1 EC, 2 perspectives
Eichenbaum said that the mixed makeup of the EC is another way the committee aims to hear different perspectives.
“The law students can see things that the undergrads don’t, and the undergrads see things that we don’t,” Eichenbaum said.
Flanigan added that the hearing advising program helps contextualize the undergraduate or law school culture in a way that helps EC members of both schools understand the specific details of the case.
“If I were to represent a law student, I might not understand what they are being charged with, so in our initial meetings I can ask the right questions to get that information,” Flanigan said. “Then I make sure I ask those questions [in a hearing] so that the majority undergraduate executive committee is also on the same page.”
If a student didn’t feel comfortable about having a member from the opposite school hear their case, Flanigan said the hearing advisors and the EC search for a compromise.
“We [hearing advisors] would work with the EC president similar to the way that a defense attorney would work with a judge by voicing those concerns, and I’d be confident that we would arrive at an agreeable solution,” Flanigan said.
Separating the EC into two bodies between the undergraduate college and the law school would create two standards that may not live up to the high level of student accountability that W&L is known for, Eichenbaum said.
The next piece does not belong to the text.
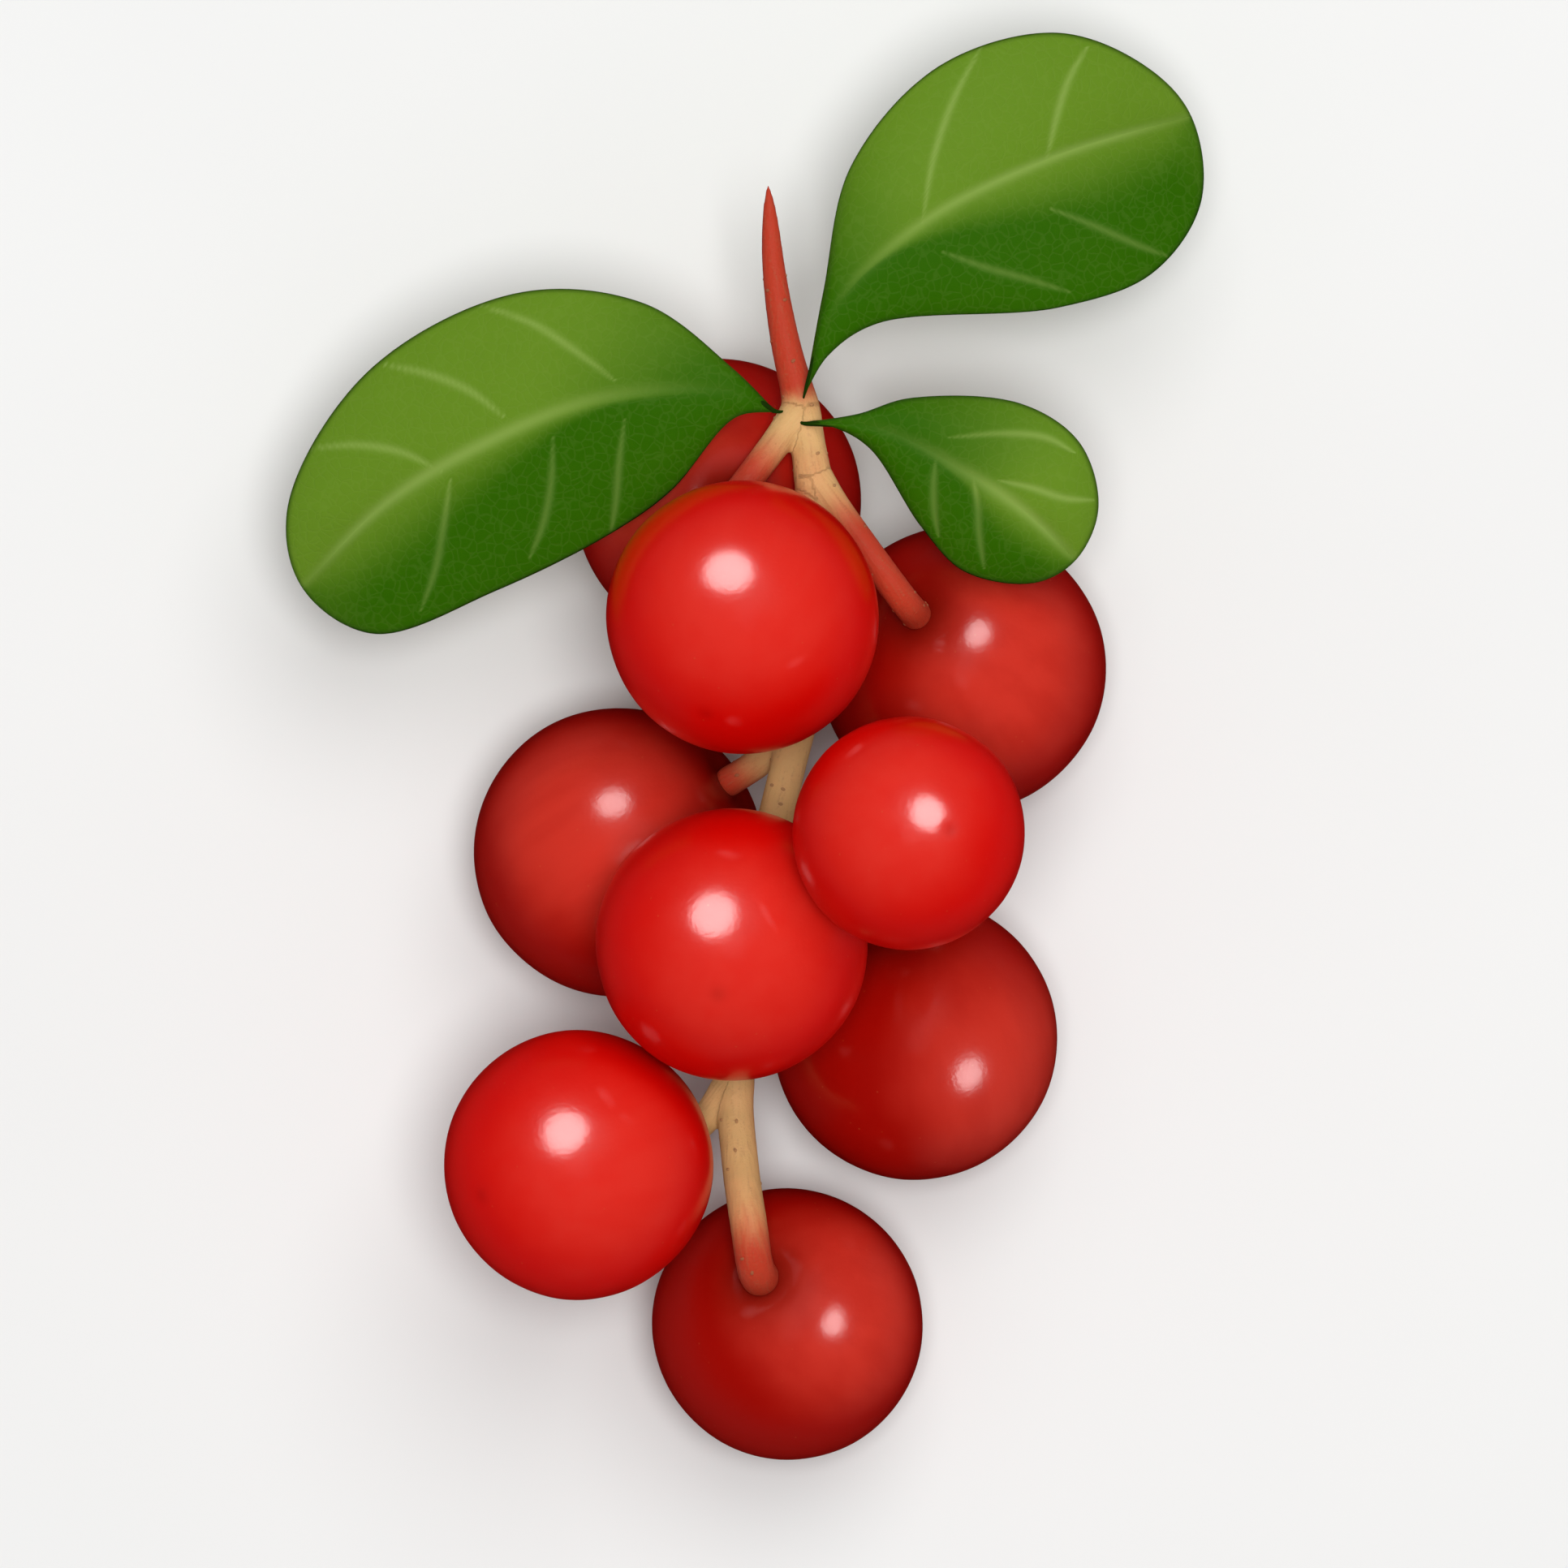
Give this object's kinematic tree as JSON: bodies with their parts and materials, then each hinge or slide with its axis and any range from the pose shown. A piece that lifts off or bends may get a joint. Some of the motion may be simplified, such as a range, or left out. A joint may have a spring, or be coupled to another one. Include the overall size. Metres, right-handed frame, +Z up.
{
  "type": "berry spray on a branched stalk",
  "caption": "Cut spray of round glossy red fruits on one branched stalk with blunt green leaves, lying on its side; a small natural prop for tables, baskets and garnish.",
  "frame": {"origin": "middle of the spray's bounding box in plan, on the surface that it lies on", "axes": "+Z up from the surface, +Y along the spray towards the cut, pointed end of the stalk, +X across it towards the two right-hand leaves"},
  "size_m": [0.0396, 0.0616, 0.0279],
  "materials": {
    "fruit_bright": "smooth glossy ripe skin, bright red",
    "fruit_deep": "smooth glossy ripe skin, deep red",
    "stalk": "green-wood stalk, pale tan going red at the tip and at the fruit ends",
    "leaf": "satin leathery leaf, paler along its veins"
  },
  "bodies": {
    "root": {"stalk": "stalk", "fruit_top_back": "fruit_deep", "fruit_right_back": "fruit_deep", "fruit_left_back": "fruit_deep", "fruit_lower_right_back": "fruit_deep", "fruit_bottom": "fruit_deep", "fruit_top_front": "fruit_bright", "fruit_middle_front": "fruit_bright", "fruit_right_front": "fruit_bright", "fruit_lower_left_front": "fruit_bright", "leaf_left": "leaf", "leaf_upper_right": "leaf", "leaf_right": "leaf"}
  },
  "joints": []
}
“If you separated the ECs, I don’t think you would see a lot of reporting in the law school,” Eichenbaum said. “I don’t think that you would have a lot of cases quite frankly because I don’t think that people in the law school would trust three law students alone to deal with it.”
Grist said he thinks the combined EC works best and is here to stay.
“I think that it is really important that we are all held to the same standard, because at the end of the day, all 2,200 of us are graduating with a W&L degree.”